───── Data lines ─────

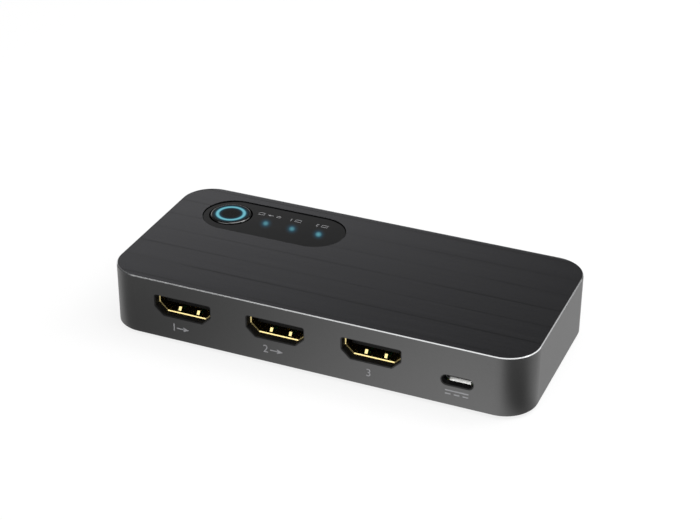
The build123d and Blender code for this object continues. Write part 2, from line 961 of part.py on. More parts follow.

─────
───── Data lines ─────

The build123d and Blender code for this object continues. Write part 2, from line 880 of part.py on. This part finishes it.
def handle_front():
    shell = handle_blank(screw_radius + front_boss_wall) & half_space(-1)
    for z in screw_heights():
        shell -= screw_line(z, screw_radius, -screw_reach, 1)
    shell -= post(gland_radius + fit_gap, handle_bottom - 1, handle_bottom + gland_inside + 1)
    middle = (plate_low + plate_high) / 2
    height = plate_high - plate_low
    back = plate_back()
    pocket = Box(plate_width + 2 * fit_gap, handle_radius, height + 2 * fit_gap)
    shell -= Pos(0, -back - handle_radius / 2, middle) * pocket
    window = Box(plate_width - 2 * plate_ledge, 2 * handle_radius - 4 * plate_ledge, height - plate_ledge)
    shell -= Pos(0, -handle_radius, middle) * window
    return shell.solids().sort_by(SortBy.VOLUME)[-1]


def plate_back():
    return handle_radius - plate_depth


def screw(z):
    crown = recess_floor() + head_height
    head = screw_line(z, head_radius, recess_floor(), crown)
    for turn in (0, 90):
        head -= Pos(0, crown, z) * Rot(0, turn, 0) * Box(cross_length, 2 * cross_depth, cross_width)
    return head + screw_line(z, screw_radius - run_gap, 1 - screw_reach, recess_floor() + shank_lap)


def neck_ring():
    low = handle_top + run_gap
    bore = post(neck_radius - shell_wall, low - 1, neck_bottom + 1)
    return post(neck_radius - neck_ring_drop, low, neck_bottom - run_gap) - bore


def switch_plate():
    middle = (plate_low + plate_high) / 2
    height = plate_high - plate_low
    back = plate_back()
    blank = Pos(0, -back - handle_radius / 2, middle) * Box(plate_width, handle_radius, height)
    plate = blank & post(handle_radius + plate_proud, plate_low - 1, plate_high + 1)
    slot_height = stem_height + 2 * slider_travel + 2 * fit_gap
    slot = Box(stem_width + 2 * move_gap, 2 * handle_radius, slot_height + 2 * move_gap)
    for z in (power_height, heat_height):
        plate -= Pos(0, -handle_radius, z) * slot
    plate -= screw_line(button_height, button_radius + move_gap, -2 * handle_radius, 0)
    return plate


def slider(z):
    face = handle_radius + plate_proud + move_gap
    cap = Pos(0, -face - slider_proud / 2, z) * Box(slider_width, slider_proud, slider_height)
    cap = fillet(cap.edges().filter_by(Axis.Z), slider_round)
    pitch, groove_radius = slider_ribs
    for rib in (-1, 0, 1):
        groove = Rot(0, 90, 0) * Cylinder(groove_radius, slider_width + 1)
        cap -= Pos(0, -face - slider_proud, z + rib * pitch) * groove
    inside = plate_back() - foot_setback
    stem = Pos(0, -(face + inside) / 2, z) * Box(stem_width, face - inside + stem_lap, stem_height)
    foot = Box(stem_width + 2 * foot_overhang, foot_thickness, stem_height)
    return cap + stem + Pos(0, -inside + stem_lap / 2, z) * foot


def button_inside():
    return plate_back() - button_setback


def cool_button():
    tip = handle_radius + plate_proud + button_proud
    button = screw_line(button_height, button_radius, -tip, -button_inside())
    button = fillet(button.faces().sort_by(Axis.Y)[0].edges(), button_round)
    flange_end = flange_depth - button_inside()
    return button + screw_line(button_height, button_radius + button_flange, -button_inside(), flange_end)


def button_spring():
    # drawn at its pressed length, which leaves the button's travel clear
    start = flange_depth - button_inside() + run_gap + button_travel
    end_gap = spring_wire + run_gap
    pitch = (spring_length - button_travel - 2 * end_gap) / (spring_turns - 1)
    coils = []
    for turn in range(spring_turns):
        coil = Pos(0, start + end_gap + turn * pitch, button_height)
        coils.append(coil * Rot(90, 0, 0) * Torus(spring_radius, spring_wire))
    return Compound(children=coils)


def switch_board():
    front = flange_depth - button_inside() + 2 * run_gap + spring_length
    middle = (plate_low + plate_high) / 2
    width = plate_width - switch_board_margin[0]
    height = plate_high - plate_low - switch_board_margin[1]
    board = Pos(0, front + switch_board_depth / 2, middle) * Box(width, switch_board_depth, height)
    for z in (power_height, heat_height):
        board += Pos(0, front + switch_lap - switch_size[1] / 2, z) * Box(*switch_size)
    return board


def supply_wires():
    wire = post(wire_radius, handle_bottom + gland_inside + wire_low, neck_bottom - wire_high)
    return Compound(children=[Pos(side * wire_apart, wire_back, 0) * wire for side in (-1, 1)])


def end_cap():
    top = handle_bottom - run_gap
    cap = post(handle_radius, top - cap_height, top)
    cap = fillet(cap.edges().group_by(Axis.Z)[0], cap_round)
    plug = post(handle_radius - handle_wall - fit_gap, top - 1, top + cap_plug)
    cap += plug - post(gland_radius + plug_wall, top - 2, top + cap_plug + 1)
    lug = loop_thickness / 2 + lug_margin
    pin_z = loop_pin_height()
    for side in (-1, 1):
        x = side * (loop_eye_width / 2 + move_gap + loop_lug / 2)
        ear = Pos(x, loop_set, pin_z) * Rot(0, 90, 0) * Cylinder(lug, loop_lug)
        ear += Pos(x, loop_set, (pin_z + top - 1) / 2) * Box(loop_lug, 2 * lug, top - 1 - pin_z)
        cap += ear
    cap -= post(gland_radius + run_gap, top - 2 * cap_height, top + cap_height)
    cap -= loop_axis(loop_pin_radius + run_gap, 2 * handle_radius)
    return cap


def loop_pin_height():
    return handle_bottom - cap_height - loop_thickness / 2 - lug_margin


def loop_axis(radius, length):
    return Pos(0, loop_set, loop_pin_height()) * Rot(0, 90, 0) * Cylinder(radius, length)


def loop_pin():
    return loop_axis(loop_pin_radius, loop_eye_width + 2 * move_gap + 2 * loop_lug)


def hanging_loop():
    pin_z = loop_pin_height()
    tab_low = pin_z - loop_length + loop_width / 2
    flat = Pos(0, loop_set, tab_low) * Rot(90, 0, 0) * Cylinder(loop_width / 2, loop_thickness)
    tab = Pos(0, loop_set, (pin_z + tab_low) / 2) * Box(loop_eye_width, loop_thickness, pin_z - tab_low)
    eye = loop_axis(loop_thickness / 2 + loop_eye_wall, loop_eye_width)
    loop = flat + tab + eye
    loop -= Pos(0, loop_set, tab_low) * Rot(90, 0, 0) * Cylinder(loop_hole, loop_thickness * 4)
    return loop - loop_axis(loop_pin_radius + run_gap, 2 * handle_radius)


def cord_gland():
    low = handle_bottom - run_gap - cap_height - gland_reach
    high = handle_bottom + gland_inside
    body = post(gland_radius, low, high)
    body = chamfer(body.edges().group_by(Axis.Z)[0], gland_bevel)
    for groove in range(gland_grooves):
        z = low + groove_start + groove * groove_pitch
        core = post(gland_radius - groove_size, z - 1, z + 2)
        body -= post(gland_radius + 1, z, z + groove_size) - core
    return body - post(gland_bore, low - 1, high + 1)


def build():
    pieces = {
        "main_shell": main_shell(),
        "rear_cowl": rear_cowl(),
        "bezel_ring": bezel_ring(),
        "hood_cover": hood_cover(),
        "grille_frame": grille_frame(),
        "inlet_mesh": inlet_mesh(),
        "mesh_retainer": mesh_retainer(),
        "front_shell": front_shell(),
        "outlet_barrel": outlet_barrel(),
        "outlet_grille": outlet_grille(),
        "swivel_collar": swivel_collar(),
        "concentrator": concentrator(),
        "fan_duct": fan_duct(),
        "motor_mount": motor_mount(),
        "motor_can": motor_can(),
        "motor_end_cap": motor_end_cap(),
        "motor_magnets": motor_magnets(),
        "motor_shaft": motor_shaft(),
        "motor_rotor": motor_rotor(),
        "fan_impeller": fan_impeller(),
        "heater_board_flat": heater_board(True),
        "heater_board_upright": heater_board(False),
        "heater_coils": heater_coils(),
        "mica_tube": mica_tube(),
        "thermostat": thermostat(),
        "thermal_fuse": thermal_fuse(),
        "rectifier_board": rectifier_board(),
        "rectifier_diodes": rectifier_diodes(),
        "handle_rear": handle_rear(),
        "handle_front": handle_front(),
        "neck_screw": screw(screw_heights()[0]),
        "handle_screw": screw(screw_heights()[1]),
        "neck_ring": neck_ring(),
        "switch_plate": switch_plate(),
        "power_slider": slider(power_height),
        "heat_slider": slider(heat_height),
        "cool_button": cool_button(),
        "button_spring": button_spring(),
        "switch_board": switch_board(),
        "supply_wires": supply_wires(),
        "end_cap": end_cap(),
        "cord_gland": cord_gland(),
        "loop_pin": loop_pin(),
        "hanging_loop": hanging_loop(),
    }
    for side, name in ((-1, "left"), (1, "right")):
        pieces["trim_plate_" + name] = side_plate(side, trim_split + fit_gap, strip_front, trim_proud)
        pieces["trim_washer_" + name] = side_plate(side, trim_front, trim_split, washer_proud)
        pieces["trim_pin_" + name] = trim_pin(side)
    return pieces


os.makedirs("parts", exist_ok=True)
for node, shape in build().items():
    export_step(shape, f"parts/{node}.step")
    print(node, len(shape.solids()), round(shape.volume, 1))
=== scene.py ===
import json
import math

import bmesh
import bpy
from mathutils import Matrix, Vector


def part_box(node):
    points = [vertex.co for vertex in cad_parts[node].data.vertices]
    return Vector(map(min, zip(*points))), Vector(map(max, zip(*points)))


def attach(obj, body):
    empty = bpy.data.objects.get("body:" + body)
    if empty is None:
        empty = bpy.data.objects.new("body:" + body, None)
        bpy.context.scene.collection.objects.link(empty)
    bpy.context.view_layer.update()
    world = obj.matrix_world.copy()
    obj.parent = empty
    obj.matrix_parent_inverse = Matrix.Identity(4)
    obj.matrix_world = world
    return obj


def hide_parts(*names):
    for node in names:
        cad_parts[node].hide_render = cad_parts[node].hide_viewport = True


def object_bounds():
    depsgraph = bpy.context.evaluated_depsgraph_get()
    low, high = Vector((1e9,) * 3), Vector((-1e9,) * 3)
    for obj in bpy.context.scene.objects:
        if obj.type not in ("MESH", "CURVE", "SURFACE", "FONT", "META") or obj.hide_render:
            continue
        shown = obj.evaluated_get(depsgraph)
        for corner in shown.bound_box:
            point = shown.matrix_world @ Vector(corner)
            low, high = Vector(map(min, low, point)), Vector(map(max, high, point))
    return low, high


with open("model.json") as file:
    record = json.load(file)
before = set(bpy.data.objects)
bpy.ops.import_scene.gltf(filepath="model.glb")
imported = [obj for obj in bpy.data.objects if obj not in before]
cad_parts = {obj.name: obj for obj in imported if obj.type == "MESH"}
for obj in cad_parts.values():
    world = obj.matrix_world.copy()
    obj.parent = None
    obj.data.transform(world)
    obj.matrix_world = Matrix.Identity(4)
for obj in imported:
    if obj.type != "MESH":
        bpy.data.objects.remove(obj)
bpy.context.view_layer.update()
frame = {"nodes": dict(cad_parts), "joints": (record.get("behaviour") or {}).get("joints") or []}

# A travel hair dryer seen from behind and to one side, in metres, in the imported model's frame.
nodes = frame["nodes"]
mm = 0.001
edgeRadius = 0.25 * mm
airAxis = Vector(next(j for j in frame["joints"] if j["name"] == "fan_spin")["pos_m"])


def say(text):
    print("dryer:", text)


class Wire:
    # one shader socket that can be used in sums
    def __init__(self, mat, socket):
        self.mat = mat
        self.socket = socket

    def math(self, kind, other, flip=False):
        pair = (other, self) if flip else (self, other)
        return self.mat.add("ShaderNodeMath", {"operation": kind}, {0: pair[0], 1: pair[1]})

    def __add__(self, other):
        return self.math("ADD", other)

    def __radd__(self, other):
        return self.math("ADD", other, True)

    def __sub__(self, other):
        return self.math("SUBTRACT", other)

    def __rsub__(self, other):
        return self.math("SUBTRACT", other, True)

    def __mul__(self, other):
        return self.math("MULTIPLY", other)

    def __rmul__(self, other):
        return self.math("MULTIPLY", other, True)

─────

Short task: Your task is to reproduce exactly the lines beginning at the line containing "cad_parts[node].hide_render = cad_parts[node].hide_viewport" and ending at the line containing "before = set(bpy.data.objects)", inclusive.

Exercise solution:
        cad_parts[node].hide_render = cad_parts[node].hide_viewport = True


def object_bounds():
    depsgraph = bpy.context.evaluated_depsgraph_get()
    low, high = Vector((1e9,) * 3), Vector((-1e9,) * 3)
    for obj in bpy.context.scene.objects:
        if obj.type not in ("MESH", "CURVE", "SURFACE", "FONT", "META") or obj.hide_render:
            continue
        shown = obj.evaluated_get(depsgraph)
        for corner in shown.bound_box:
            point = shown.matrix_world @ Vector(corner)
            low, high = Vector(map(min, low, point)), Vector(map(max, high, point))
    return low, high


with open("model.json") as file:
    record = json.load(file)
before = set(bpy.data.objects)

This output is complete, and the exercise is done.